The head of the firm who carried out the poll says it suggests the result in the Essex town really could be "a political earthquake".
Damian Lyons Lowe, of Survation, adds: "More worrying for the prime minister is the reaction of other potential Tory MP defectors to the likely outcome."
A Conservative official played down the poll, telling the Mail that the UKIP candidate, the defecting MP Douglas Carswell "has had the benefit of huge publicity over the last few days.
"We were taken by complete surprise by his defection."
The Observer's political editor Toby Helm says the prime minister is caught between battling to limit the role of the EU in national life, and asking the organisation to help guarantee the security of the British people.

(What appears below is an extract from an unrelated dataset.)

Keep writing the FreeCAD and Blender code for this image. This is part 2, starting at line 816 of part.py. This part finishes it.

"The [Nigel] Farage bubble has not burst since the European and council elections in May. Clacton will ensure Farage and Co are in the news throughout the Autumn and the UKIP leader's campaign in South Thanet will shine a light on him right through to the general election," Helm adds.

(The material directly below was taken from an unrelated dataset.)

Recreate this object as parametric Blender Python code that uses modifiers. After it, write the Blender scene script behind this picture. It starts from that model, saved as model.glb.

There is certainly a light shone on Mr Farage in the Sun on Sunday, which interviews the politician - as is his practice - over a pint or two in a pub.
The UKIP leader says his party's key supporters are "those that get up earliest" - building workers and taxi drivers.
"That is why we have started to tear chunks out of the Labour vote," he says.
Writing in the Sunday Times, eminent election-watcher Peter Kellner says Mr Farage "is spouting nonsense" when he says UKIP hurts Labour as much as the Tories.
He adds that "logic" suggests that Mr Farage would secretly welcome a Labour victory: "He wants the Tories to lose, to tear themselves apart and then split."
Mr Kellner thinks the UKIP leader "would be waiting to offer to join forces with the Conservative eurosceptics so he could take them over".
One crumb of European comfort for Mr Cameron is reported in the Sunday Telegraph.
The paper says the selection of Donald Tusk as the new President of the European Council is a "major victory" for the British prime minister.
The Telegraph says Polish PM Mr Tusk is a supporter of Mr Cameron's pro-reform agenda.